Todas as entrevistas estão colocadas por ordem cronológica de forma a que, quem clicar na secção correspondente, possa analisar a evolução destas.
São bem-vindos todos os comentários a estas belíssimas entrevistas. Participe!

Gostaria de agradecer (mais uma vez) a Carlos Patrício cuja ajuda foi fundamental para a concretização de mais um "sonho" nosso.

4 comentários:

Carlos Patrício disse...

Parabéns ao blog pela tradução e divulgação das famosas e raras entrevistas que Verne concedeu em vida. Eu é que agradeço ao Fred pela oportunidade de participar e conhecer um pouco mais do lado humano de nosso escritor favorito, além de torná-las disponíveis a todos os fãs.
Espero que todos vocês gostem tanto delas quanto nós gostamos, e se surpreendam com os detalhes muitas vezes emocionantes e inesperados que surgem em cada uma delas.

Anónimo disse...

agradeço tambem.

Unknown disse...

Muito obrigada também!
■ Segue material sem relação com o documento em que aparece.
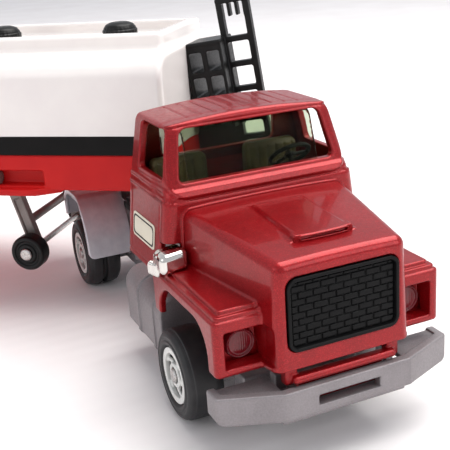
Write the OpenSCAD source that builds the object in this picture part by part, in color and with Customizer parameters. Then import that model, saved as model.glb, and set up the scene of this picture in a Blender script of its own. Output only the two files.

Estou encantada com o blog e todo o seu conteúdo, que estou explorando com todo prazer!!!!!!
Terezinha

Morapiaf disse...

O jornal onde Nellie trabalhava lançou um passatempo que consistia em adivinhar em quantos dias esta mulher de armas conseguia alcançar o seu objectivo. Mais do um milhão de participantes deram o seu bitaite e o resultado foi 72 dias e mais uma dúzia de horas.
Para festejar, foi lançado um jogo, datado de 1890 em que dava aos jogadores a experiência de Nellie Bly. Recentemente foi vendido um exemplar por 300 dólares.